__What is being asked__. What is to be transcribed is the run of lines opening with the one that has "Continue the Blender" and closing with the one that has "found[name] = np.maximum(found[name], values)", and only that run, exactly.

════

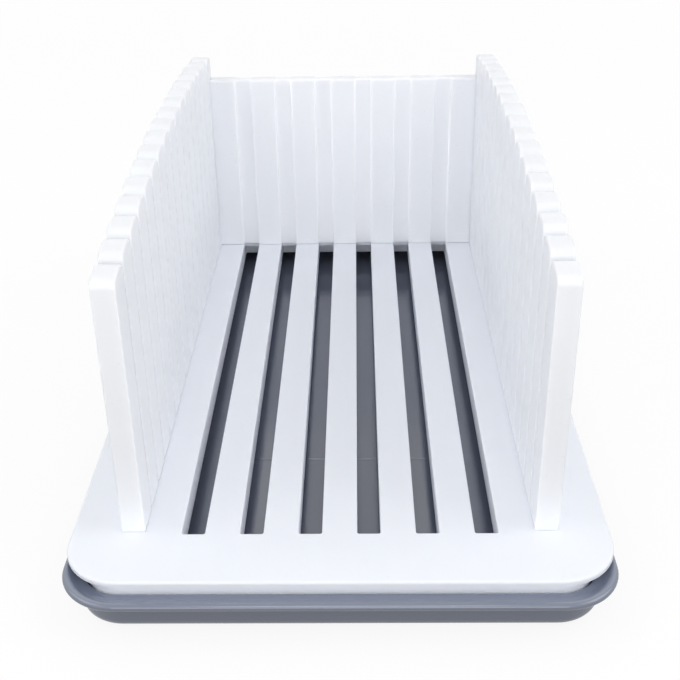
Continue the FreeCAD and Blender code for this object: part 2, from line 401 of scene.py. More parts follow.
    @staticmethod
    def _whole_faces(block: np.ndarray, sources: np.ndarray) -> list[tuple[np.ndarray, np.ndarray]]:
        """Faces that keep all their corners after the weld, and quads that become triangles.

        Args:
            block: Faces as welded points.
            sources: The same faces as points before the weld.

        Returns:
            Pairs of faces and the points that give their normals.
        """
        same = block == np.roll(block, -1, axis=1)
        whole = ~same.any(axis=1)
        found = [(block[whole], sources[whole])] if whole.any() else []
        if block.shape[1] == 4:
            for corner in range(4):
                thin = same[:, corner] & (same.sum(axis=1) == 1)
                if thin.any():
                    found.append((
                        np.delete(block[thin], corner, axis=1),
                        np.delete(sources[thin], corner, axis=1),
                    ))
        return found


def rounded_span(
    ends: tuple[float, float],
    rounds: tuple[np.ndarray | float, np.ndarray | float],
    steps: tuple[int, int],
) -> tuple[np.ndarray, np.ndarray, np.ndarray]:
    """Section of a flat face whose two ends are rounded by quarter circles.

    Args:
        ends: Where the face starts and where it ends.
        rounds: Radius at its start and at its end, or a column of radii for each.
        steps: Chords in each quarter circle.

    Returns:
        Places along the face, how far each is drawn in behind the flat, and the normal's angle
        from the flat's.
    """
    start = np.linspace(-QUARTER, 0.0, steps[0] + 1)
    end = np.linspace(0.0, QUARTER, steps[1] + 1)
    rising = ends[0] + rounds[0] * (1 + np.sin(start))
    falling = ends[1] - rounds[1] * (1 - np.sin(end))
    drawn_in = [rounds[0] * (1 - np.cos(start)), rounds[1] * (1 - np.cos(end))]
    along = np.concatenate([rising, falling], axis=-1)
    return along, np.concatenate(drawn_in, axis=-1), np.concatenate([start, end])


def rim_runs(
    low: float,
    high: float,
    top_round: float,
    foot_round: float,
    side: int = 1,
) -> list[Run]:
    """Section of an upright wall, with its two edges rounded by quarter circles.

    Args:
        low: Height of the wall's foot.
        high: Height of the wall's top.
        top_round: Radius of the upper edge.
        foot_round: Radius of the lower edge.
        side: 1 for a wall that faces outwards, -1 for the wall of a hole.

    Returns:
        The section's runs.
    """
    runs = [Run.line((0.0, low + foot_round), (0.0, high - top_round), side)]
    if foot_round > 0:
        centre = (-side * foot_round, low + foot_round)
        runs.append(Run.arc(centre, foot_round, 90 - side * 180, 90 - side * 90))
    if top_round > 0:
        centre = (-side * top_round, high - top_round)
        runs.append(Run.arc(centre, top_round, 90 - side * 90, 90))
    return runs


def add_block(
    skin: Skin,
    size: tuple[float, float],
    middle: tuple[float, float],
    low: float,
    high: float,
    corner: float,
    edge: float,
) -> None:
    """Upright block with round corners and softened upper and lower edges.

    Args:
        skin: Skin that the block goes into.
        size: Width across X and length along Y.
        middle: Centre in plan.
        low: Height of its foot.
        high: Height of its top.
        corner: Radius of the upright corners.
        edge: Radius of the level edges.
    """
    outline = Outline.rounded(size, corner, middle, BLOCK_STEPS)
    skin.sweep(outline, rim_runs(low, high, edge, edge))
    skin.fill([outline.moved(-edge)], high, 1)
    skin.fill([outline.moved(-edge)], low, -1)


# ---------------------------------------------------------------- shader graphs


class Signal:
    """A shader socket that takes part in Python sums, each one a Math node."""

    def __init__(self, graph: "Graph", socket: bpy.types.NodeSocket) -> None:
        """Wrap a socket of a graph's node."""
        self.graph = graph
        self.socket = socket

    def _sum(self, operation: str, first: Any, second: Any) -> "Signal":
        """Math node on two values, either of which may be a plain number."""
        node = self.graph.node("ShaderNodeMath", {"operation": operation}, {0: first, 1: second})
        return node.signal("Value")

    def __add__(self, other: Any) -> "Signal":
        """Sum."""
        return self._sum("ADD", self, other)

    def __radd__(self, other: Any) -> "Signal":
        """Sum, reflected."""
        return self._sum("ADD", other, self)

    def __sub__(self, other: Any) -> "Signal":
        """Difference."""
        return self._sum("SUBTRACT", self, other)

    def __rsub__(self, other: Any) -> "Signal":
        """Difference, reflected."""
        return self._sum("SUBTRACT", other, self)

    def __mul__(self, other: Any) -> "Signal":
        """Product."""
        return self._sum("MULTIPLY", self, other)

    def __rmul__(self, other: Any) -> "Signal":
        """Product, reflected."""
        return self._sum("MULTIPLY", other, self)

    def maximum(self, other: Any) -> "Signal":
        """The greater of the two."""
        return self._sum("MAXIMUM", self, other)

    def between(self, low: float, high: float) -> "Signal":
        """Smooth step.

        Args:
            low: Value at and below which the step is 0.
            high: Value at and above which the step is 1.

        Returns:
            The step, from 0 to 1.
        """
        settings = {"interpolation_type": "SMOOTHSTEP"}
        sockets = {"Value": self, "From Min": low, "From Max": high}
        return self.graph.node("ShaderNodeMapRange", settings, sockets).signal("Result")


@dataclass(frozen=True)
class GraphNode:
    """A node of a shader graph."""

    graph: "Graph"
    node: bpy.types.Node

    def signal(self, name: str) -> Signal:
        """Output socket of that name, ready for sums."""
        return Signal(self.graph, self.node.outputs[name])


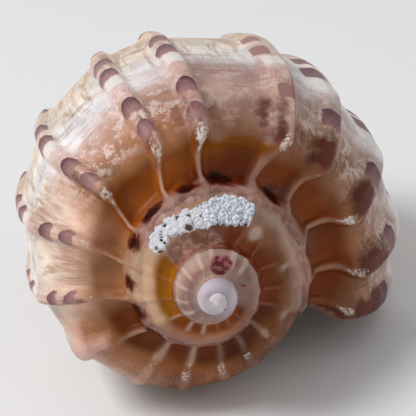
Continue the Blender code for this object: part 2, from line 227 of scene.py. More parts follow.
def ribMarks(turn, column):
    # what the ribs and pits do at each point, and the fields that the colours use
    beforeLip = -turn * 360
    zero = np.zeros_like(beforeLip)
    names = ("fold", "ridge", "spine", "climb", "bar", "shade", "rust", "chalk", "pitAndShade", "notch", "seam")
    found = {name: zero.copy() for name in names}
    found["bar"] -= 1.0
    older, younger = zero + 90, zero + 90
    toShoulder = ease(1.6, 3.1, column)
    onRamp = 1 - ease(0.2, 2.6, column)

    def raiseTo(name, values):
        found[name] = np.maximum(found[name], values)

    for rib in ribs:
        place, high, olderFoot, youngerFoot, bend, climb, wide, spine = rib[:8]
        barred, rusty, chalky, chalkFrom, chalkTo = rib[8:]
        for whorl in range(math.ceil(-coil["firstTurn"])):
            past = beforeLip - place - 360 * whorl - bend * onRamp
            near = np.abs(past) < relief["ribReach"]
            if not near.any():
                continue
            older = np.where(near & (past <= 0), np.minimum(older, -past), older)
            younger = np.where(near & (past >= 0), np.minimum(younger, past), younger)
            foot = np.where(past > 0, olderFoot, youngerFoot)
            broad = wide * (1 + 1.3 * ease(0.9, 0.1, column))
            foot = foot * toShoulder + (broad + 1.6) * (1 - toShoulder)
            raiseTo("fold", high * ease(foot, relief["ribCrown"] * foot, np.abs(past)) * near)
            raiseTo("ridge", np.exp(-((past / broad) ** 2)) * near)
            tip = np.exp(-((past / 1.9) ** 2) - ((column - relief["spineAt"]) / 0.4) ** 2) * near
            raiseTo("spine", spine * tip)
            trail = np.exp(-np.abs(past) / (2.0 + 8.0 * climb * climb))
            raiseTo("climb", climb * np.where(past > 0, np.exp(-((past / 1.8) ** 2)), trail) * near)
            if whorl:
                continue  # bars, stains and chalk are on the last whorl alone
            late = place < relief["lateRibs"]
            pale = relief["wornShare"] if relief["wornRibs"] < place < relief["lateRibs"] else 0
            for start, end in bars[1:] if late else bars:
                middle = past - (barShape["shift"][0 if start < covered else 1] if late else 0)
                halfWide = barShape["halfWide"] - barShape["wornHalfWide"] * pale
                halfWide = halfWide * np.where(middle > 0, 1.1, 1.0)
                across = 1 - np.abs(middle) / halfWide
                farEdge = end - (0.1 if late else 0.22) * (middle / halfWide) ** 2
                fadeIn = (column - start) / barShape["fadeIn"]
                along = np.minimum(fadeIn, (farEdge - column) / barShape["fadeOut"])
                field = np.where(barred > 0, np.minimum(6 * across, along) - 2 * (1 - barred), -1)
                better = (field > found["bar"]) & near
                shade = (column - start) / (farEdge - start + 1e-6)
                if late:
                    shade = 0.45 + 0.45 * shade - pale + (0.3 if place < 10 else 0)
                found["shade"] = np.where(better, shade, found["shade"])
                found["bar"] = np.where(better, field, found["bar"])
            if late:
                seam = np.exp(-(((past + 1.9) / 0.7) ** 2))
                raiseTo("seam", seam * ease(2.9, 3.3, column) * ease(6.0, 5.0, column) * near)
            flank = past / olderFoot
            stain = ease(1.15 + 0.7 * pale, 0.35 + 0.9 * pale, flank)
            stain = stain * ease(-0.3 + 0.5 * pale, 0.05 + 0.5 * pale, flank)
            raiseTo("rust", rusty * (stain * ease(2.7, 3.2, column) * ease(4.9, 3.8, column)) * near)
            narrow = 1.0 + (1.6 if late else 2.6) * ease(2.5, 2.8, column)
            streak = ease(narrow, 0.4 * narrow, np.abs(past))
            streak = streak * ease(chalkFrom - 0.3, chalkFrom + 0.15, column)
            streak = streak * ease(chalkTo + 0.3, chalkTo - 0.15, column)
            white = ease(3.8, 2.0, np.abs(past - (3.0 if late else 0)))
            white = white * ease(5.7, 6.2, column) * ease(7.15, 6.9, column)
            raiseTo("chalk", near * np.maximum(chalky * streak, 1.4 * np.minimum(1, barred) * white))
    found["gap"] = ease(0.8, 5.0, np.minimum(older, younger)) * ease(5, 24, older + younger)
    # the pits at the suture: how far the layer is notched there, and where each pit dips and carries its dark
    # red and painted shade
    for place, halfWide, middle, halfHigh, dark in shadedPits:
        here = dark * np.exp(-(((beforeLip - place) / halfWide) ** 2))
        raiseTo("notch", here)
        raiseTo("pitAndShade", here * np.exp(-(((column - middle) / halfHigh) ** 2)))
    return found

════

__Written answer__.
Continue the Blender code for this object: part 2, from line 227 of scene.py. More parts follow.
def ribMarks(turn, column):
    # what the ribs and pits do at each point, and the fields that the colours use
    beforeLip = -turn * 360
    zero = np.zeros_like(beforeLip)
    names = ("fold", "ridge", "spine", "climb", "bar", "shade", "rust", "chalk", "pitAndShade", "notch", "seam")
    found = {name: zero.copy() for name in names}
    found["bar"] -= 1.0
    older, younger = zero + 90, zero + 90
    toShoulder = ease(1.6, 3.1, column)
    onRamp = 1 - ease(0.2, 2.6, column)

    def raiseTo(name, values):
        found[name] = np.maximum(found[name], values)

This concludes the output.